The land trust community is committed to excellence in our work. We’re committed to upholding the public’s trust. And we support each other in that commitment.
Together, land trusts have established a set of guidelines for how to run a land trust responsibly: Land Trust Standards and Practices (the Standards). These guidelines describe how to operate a land trust legally, ethically and in the public interest, with a sound program of land transactions and land stewardship.
Land trusts developed the first Standards in 1989 and revised them most recently in 2004. Hundreds of conservation leaders contributed to the 2004 revisions, so these guidelines represent the experience of diverse land trusts from across the country. Over 1,000 land trusts have adopted the Standards.
A Shared Commitment
Alliance member land trusts must adopt the Standards — meaning that they affirm these guidelines in principle and commit to steady progress in putting them into effect. To earn accreditation, a land trust must demonstrate that it has implemented the Standards, through rigorous verification of 26 indicator practices.

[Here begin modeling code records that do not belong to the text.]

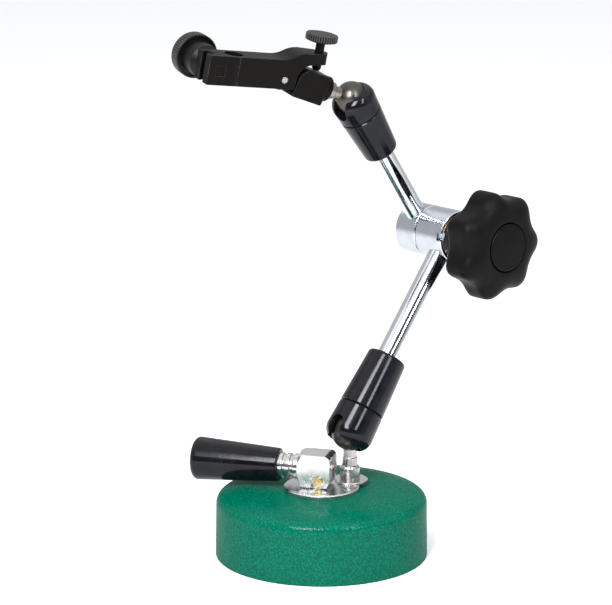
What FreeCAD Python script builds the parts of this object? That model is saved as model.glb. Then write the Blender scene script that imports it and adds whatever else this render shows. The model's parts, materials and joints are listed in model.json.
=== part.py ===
import FreeCAD, Part
import math
import operator
import os

import Sketcher

# Articulated indicator holder on a round switchable magnetic base.
# Millimetres, +Z up. The origin is the centre of the base's underside. +X is the way
# the lower arm leans, and the star knob faces -Y.

doc = FreeCAD.newDocument("IndicatorStand")
sheet = doc.addObject("Spreadsheet::Sheet", "Dims")

DIMENSIONS = (
    ("base_radius", 45.0, "outer radius of the magnetic base"),
    ("base_height", 28.0, "height of the base housing"),
    ("base_wall_radius", 44.7, "housing radius at the top of its drafted wall"),
    ("shoulder_radius", 3.75, "rounding between wall and top"),
    ("crown_radius", 49.0, "gentle crown that leads to the flat top"),
    ("crown_outer", 41.9, "radius where the crown starts"),
    ("crown_inner", 29.5, "radius where the flat top starts"),
    ("crown_drop", 1.6, "height lost across the crown"),
    ("wall_top", 22.77, "height of the straight wall"),
    ("cavity_radius", 31.0, "radius of the magnet chamber"),
    ("cavity_height", 20.0, "height of the magnet chamber"),
    ("pole_radius", 28.0, "inner pole plate radius"),
    ("pole_height", 5.0, "thickness of pole plate and ring"),
    ("magnet_radius", 26.0, "ring magnet radius"),
    ("magnet_height", 9.0, "ring magnet thickness"),
    ("yoke_height", 3.0, "steel yoke above the magnet"),
    ("slip", 0.1, "running gap between pieces that slide or roll"),
    ("rod_radius", 3.0, "lift rod radius"),
    ("rod_thread_radius", 2.5, "threaded lower end of the lift rod"),
    ("bush_radius", 6.0, "outer radius of the guide bush"),
    ("disc_radius", 16.0, "steel cover disc radius"),
    ("disc_height", 2.0, "steel cover disc thickness"),
    ("washer_radius", 7.6, "washer under the ball stud"),
    ("washer_height", 1.0, "washer thickness"),
    ("pin_height", 3.0, "lever pin above the cover disc with the lever flat"),
    ("lift_height", 5.35, "lever pin above the cover disc with the lever upright"),
    ("lever_near_half", 7.0, "handle axis to the block's face with the pin's head"),
    ("lever_far_half", 4.9, "handle axis to the block's face beside the ball stud"),
    ("lever_block_height", 14.6, "height of the lever block"),
    ("lever_front", 9.2, "pin axis to the handle side of the block"),
    ("lever_axis", 7.5, "handle axis above the cover disc"),
    ("lever_bar_radius", 9.7, "round bar that the block is milled from"),
    ("shank_radius", 5.5, "bright shank between block and grip"),
    ("grip_start", 18.1, "pin axis to the start of the grip"),
    ("grip_end", 56.4, "pin axis to the end of the grip"),
    ("grip_radius_near", 7.2, "grip radius at the shank"),
    ("grip_radius_far", 9.3, "grip radius at the far end"),
    ("pin_radius", 1.65, "lever pin radius"),
    ("stud_x", 13.2, "ball stud axis from the centre along X"),
    ("stud_y", -3.5, "ball stud axis from the centre along Y"),
    ("collar_radius", 4.3, "collar at the foot of the ball stud"),
    ("collar_height", 6.0, "height of that collar"),
    ("lower_ball_height", 51.8, "centre of the lower ball above the floor"),
    ("lower_lean", 37.4, "lower arm from the vertical, degrees"),
    ("upper_lean", 35.0, "upper arm from the vertical, degrees"),
    ("lower_length", 96.5, "lower ball centre to knuckle axis"),
    ("upper_length", 77.0, "knuckle axis to upper ball centre"),
    ("lower_ball_radius", 8.0, "lower ball"),
    ("upper_ball_radius", 7.0, "upper ball"),
    ("lower_neck_radius", 3.0, "neck below the lower ball"),
    ("lower_shank_radius", 3.25, "shank between that neck and the collar"),
    ("upper_neck_radius", 2.65, "shank beside the upper ball"),
    ("lower_mouth", 5.3, "ball centre to the lower cap's mouth"),
    ("upper_mouth", 2.5, "ball centre to the upper cap's mouth"),
    ("lower_mouth_radius", 10.5, "lower cap's outer radius at its mouth"),
    ("upper_mouth_radius", 9.65, "upper cap's outer radius at its mouth"),
    ("lower_mouth_bore", 8.0, "lower cap's flared bore at its mouth"),
    ("upper_mouth_bore", 6.75, "upper cap's flared bore at its mouth"),
    ("lower_nose", 5.0, "length of the lower cap's rounded nose"),
    ("lower_nose_radius", 6.5, "rounding of that nose"),
    ("upper_nose", 4.6, "length of the upper cap's rounded nose"),
    ("upper_nose_radius", 5.2, "rounding of that nose"),
    ("lower_slot_depth", 0.0, "ball centre to the round end of the lower slot"),
    ("upper_slot_depth", 1.3, "ball centre to the round end of the upper slot"),
    ("lower_slot_half", 3.35, "half width of the lower slot"),
    ("upper_slot_half", 3.5, "half width of the upper slot"),
    ("lower_opening_angle", 64.5, "edge of the lower ball seat, degrees off the axis"),
    ("upper_opening_angle", 71.5, "edge of the upper ball seat, degrees off the axis"),
    ("lower_groove", 10.7, "ball centre to the seam of cap and sleeve, lower"),
    ("upper_groove", 8.8, "ball centre to the seam of cap and sleeve, upper"),
    ("lower_sleeve_end", 36.2, "ball centre to the sleeve's tube end, lower"),
    ("upper_sleeve_end", 30.4, "ball centre to the sleeve's tube end, upper"),
    ("lower_sleeve_radius", 8.6, "sleeve radius at its tube end, lower"),
    ("upper_sleeve_radius", 7.6, "sleeve radius at its tube end, upper"),
    ("lower_pad_radius", 6.9, "thrust pad on the lower ball"),
    ("upper_pad_radius", 6.0, "thrust pad on the upper ball"),
    ("lower_spigot_radius", 8.4, "threaded spigot between cap and sleeve, lower"),
    ("upper_spigot_radius", 7.4, "threaded spigot between cap and sleeve, upper"),
    ("lower_tube_radius", 5.0, "lower arm tube"),
    ("upper_tube_radius", 4.5, "upper arm tube"),
    ("lower_push_radius", 2.9, "push rod inside the lower tube"),
    ("upper_push_radius", 2.5, "push rod inside the upper tube"),
    ("hub_radius", 11.2, "knuckle hubs"),
    ("seam_y", 6.7, "plane between the two hubs along Y"),
    ("lower_hub_length", 15.7, "seam to the knob end of the lower hub"),
    ("upper_hub_length", 12.0, "seam to the free end of the upper hub"),
    ("lower_tube_offset", 10.2, "seam to the lower tube's axis"),
    ("upper_tube_offset", 4.9, "seam to the upper tube's axis"),
    ("hub_gap", 0.15, "half of the gap between the hubs"),
    ("bolt_radius", 3.0, "central clamp bolt"),
    ("cone_radius", 5.5, "large end of the clamping cones"),
    ("cone_small_radius", 3.9, "small end of the clamping cones"),
    ("knob_start", 17.55, "seam to the inner end of the star knob"),
    ("knob_back", 28.3, "seam to the back of the lobes"),
    ("knob_rim", 40.0, "seam to the front edge of the lobes"),
    ("knob_front", 45.0, "seam to the centre of the knob's front"),
    ("knob_radius", 23.6, "star knob over its lobes"),
    ("knob_lobe_radius", 6.5, "rounding of each lobe"),
    ("knob_valley_radius", 12.2, "hollow between two lobes"),
    ("knob_valley_reach", 32.6, "knob axis to the centre of a hollow"),
    ("cap_radius", 10.2, "cap in the knob's front"),
    ("clamp_width", 12.2, "thickness of clamp body and rear block"),
    ("clamp_top", 8.4, "clamp body's top above the pivot pin"),
    ("clamp_bottom", 3.9, "clamp body's underside below the pivot pin"),
    ("clamp_reach", 35.6, "pivot pin to the front of the jaws"),
    ("stem_bore_radius", 4.0, "bore for an 8 mm indicator stem"),
    ("stem_bore_reach", 22.3, "pivot pin to the stem bore"),
    ("clamp_screw_reach", 30.2, "pivot pin to the clamp screw"),
    ("tab_top", 11.6, "top of the tail above the pivot pin"),
    ("tab_bottom", 6.7, "underside of the tail above the pivot pin"),
    ("thumb_reach", 16.9, "pivot pin back to the fine adjustment screw"),
    ("tab_end_radius", 3.6, "rounded end of the tail around that screw"),
    ("block_top", 7.2, "rear block's top above the pivot pin"),
    ("block_bottom", 5.3, "rear block's underside below the pivot pin"),
    ("block_front", 6.2, "pivot pin back to the full width of the rear block"),
    ("block_back", 20.5, "pivot pin back to the rear block's end"),
    ("boss_radius", 5.4, "round boss at the rear block's end"),
    ("boss_end", 23.7, "pivot pin back to the end of that boss"),
    ("stud_rise", 1.6, "upper stud's axis above the pivot pin"),
    ("ball_reach", 36.8, "pivot pin back to the upper ball's centre"),
    ("tongue_radius", 5.0, "rounded tongue around the pivot pin"),
    ("tongue_width", 5.0, "thickness of that tongue"),
    ("pivot_radius", 1.5, "pivot pin radius"),
)


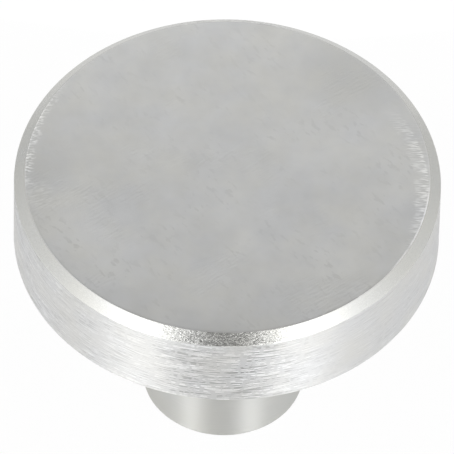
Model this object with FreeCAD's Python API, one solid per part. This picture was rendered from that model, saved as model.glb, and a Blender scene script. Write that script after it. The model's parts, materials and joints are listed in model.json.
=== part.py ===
import FreeCAD, Part
import math
import os

# Round cabinet knob, turned as one piece from stainless steel bar
# Millimetres, +Z towards the front face, origin at the centre of the stem's mounting face

# Overall sizes
head_diameter = 38.0
head_thickness = 8.35
stem_diameter = 14.5
projection = 28.0

# Bevel between the front face and the rim
bevel_width = 1.0
bevel_height = 0.85

# Small radii left on the turned edges, and the tool radius where the stem meets the head
bevel_edge_radius = 0.1
rim_back_edge_radius = 0.15
stem_end_radius = 0.2
stem_root_radius = 0.4

# Blind hole in the stem for an M4 thread, drilled at the thread's diameter less its pitch
thread_diameter = 4.0
thread_pitch = 0.7
full_bore_depth = 12.0
drill_point_angle = 118.0
countersink_margin = 0.2
countersink_angle = 90.0

# Radii and heights that follow from the sizes above
head_radius = head_diameter / 2
stem_radius = stem_diameter / 2
bore_radius = (thread_diameter - thread_pitch) / 2
underside_height = projection - head_thickness
bevel_base_height = projection - bevel_height
face_radius = head_radius - bevel_width


def point(radius, height):
    """A point of the half section, which lies in the XZ plane."""
    return FreeCAD.Vector(radius, 0, height)


def corner_arc(before, corner, after, radius):
    """The arc that rounds one corner of an outline, tangent to both of its sides."""
    towards_before = (before - corner).normalize()
    towards_after = (after - corner).normalize()
    half_angle = towards_before.getAngle(towards_after) / 2
    setback = radius / math.tan(half_angle)
    start = corner + towards_before * setback
    end = corner + towards_after * setback
    bisector = (towards_before + towards_after).normalize()
    middle = corner + bisector * (radius / math.sin(half_angle) - radius)
    return Part.Arc(start, middle, end)


def rounded_outline(corners):
    """A closed outline with straight sides, from corners given as radius, height and rounding."""
    points = [point(radius, height) for radius, height, rounding in corners]
    edges = []
    reached = points[0]
    for index in range(1, len(corners) - 1):
        rounding = corners[index][2]
        arc = corner_arc(points[index - 1], points[index], points[index + 1], rounding)
        edges.append(Part.LineSegment(reached, arc.StartPoint).toShape())
        edges.append(arc.toShape())
        reached = arc.EndPoint
    edges.append(Part.LineSegment(reached, points[-1]).toShape())
    edges.append(Part.LineSegment(points[-1], points[0]).toShape())
    return Part.Wire(edges)


def revolved(outline):
    """The solid that a half section sweeps in one full turn about the knob's axis."""
    return Part.Face(outline).revolve(FreeCAD.Vector(0, 0, 0), FreeCAD.Vector(0, 0, 1), 360)


def turned_body():
    """Stem and head in one section: mounting face, stem, underside, rim, bevel, front face."""
    section = [
        (0, 0, 0),
        (stem_radius, 0, stem_end_radius),
        (stem_radius, underside_height, stem_root_radius),
        (head_radius, underside_height, rim_back_edge_radius),
        (head_radius, bevel_base_height, bevel_edge_radius),
        (face_radius, projection, bevel_edge_radius),
        (0, projection, 0),
    ]
    return revolved(rounded_outline(section))


def screw_hole():
    """The drilled space: countersunk mouth, straight wall for the thread, conical end."""
    mouth_radius = thread_diameter / 2 + countersink_margin
    countersink_depth = (mouth_radius - bore_radius) / math.tan(math.radians(countersink_angle / 2))
    point_length = bore_radius / math.tan(math.radians(drill_point_angle / 2))
    section = [
        point(0, 0),
        point(mouth_radius, 0),
        point(bore_radius, countersink_depth),
        point(bore_radius, full_bore_depth),
        point(0, full_bore_depth + point_length),
        point(0, 0),
    ]
    return revolved(Part.makePolygon(section))


os.makedirs("parts", exist_ok=True)
knob = turned_body().cut(screw_hole())
knob.exportStep("parts/knob.step")
print("knob: %d solid, valid %s, %.1f cubic millimetres" % (len(knob.Solids), knob.isValid(), knob.Volume))
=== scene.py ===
import json
import math
import bmesh
import bpy
from mathutils import Matrix, Vector


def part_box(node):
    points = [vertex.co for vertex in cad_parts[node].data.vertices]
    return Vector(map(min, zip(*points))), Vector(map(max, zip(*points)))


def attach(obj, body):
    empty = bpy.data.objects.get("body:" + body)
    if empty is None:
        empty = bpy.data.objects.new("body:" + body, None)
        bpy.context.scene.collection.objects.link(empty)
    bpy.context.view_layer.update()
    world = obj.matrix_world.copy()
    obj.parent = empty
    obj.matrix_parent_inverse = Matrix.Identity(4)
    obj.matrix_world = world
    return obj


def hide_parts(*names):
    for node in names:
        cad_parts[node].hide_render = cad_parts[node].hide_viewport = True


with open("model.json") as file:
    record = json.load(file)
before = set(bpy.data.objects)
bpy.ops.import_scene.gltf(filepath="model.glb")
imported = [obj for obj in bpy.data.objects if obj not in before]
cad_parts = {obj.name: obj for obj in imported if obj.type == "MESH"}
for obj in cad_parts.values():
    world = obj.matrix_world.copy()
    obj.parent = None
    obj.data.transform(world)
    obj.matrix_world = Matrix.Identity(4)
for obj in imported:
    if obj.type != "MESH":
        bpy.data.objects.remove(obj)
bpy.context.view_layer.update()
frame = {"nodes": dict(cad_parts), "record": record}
print("frame loaded:", sorted(frame["nodes"]))

mm = 0.001

# sizes that the frame gives: the node's highest corner and the screw hole's mount
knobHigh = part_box("knob")[1]
headRadius = knobHigh.x
headTop = knobHigh.z
screwHole = next(m for m in frame["record"]["mounts"] if m["name"] == "screw_hole")
drillRadius = screwHole["dims"]["r_mm"] * mm


# mesh helpers

def link(name, data):
    item = bpy.data.objects.new(name, data)
    bpy.context.scene.collection.objects.link(item)
    return item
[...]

Land trusts share a commitment to these best practices because we know that for land conservation to succeed over the long term, we need to secure the public’s confidence and support. All land trusts must demonstrate effectiveness and credibility—otherwise, the ones that fall short could undermine the whole conservation movement.
Learn more about adopting and implementing the Standards.
Download Land Trust Standards and Practices
Twelve Guiding Principles
The Standards set 12 broad principles. These standards are broken down into 88 practices, which describe the essential actions needed to fulfill the Standards. Here are the 12 Standards that land trusts commit to uphold:
- The land trust has a clear mission that serves a public interest, and all programs support that mission.
- The land trust fulfills its legal requirements as a nonprofit tax-exempt organization and complies with all laws.
- The land trust board acts ethically in conducting the affairs of the organization and carries out the board’s legal and financial responsibilities as required by law.
- The land trust has policies and procedures to avoid or manage real or perceived conflicts of interest.
- The land trust conducts fundraising activities in an ethical and responsible manner.
- The land trust manages its finances and assets in a responsible and accountable way.
- The land trust has volunteers, staff and/or consultants with appropriate skills and in sufficient numbers to carry out its programs.
- The land trust carefully evaluates and selects its conservation projects.
- The land trust works diligently to see that every land and easement transaction is legally, ethically and technically sound.
- The land trust works diligently to see that every charitable gift of land or easements meets federal and state tax law requirements.
- The land trust has a program of responsible stewardship for its easements.
- The land trust has a program of responsible stewardship for the land it holds in fee for conservation purposes.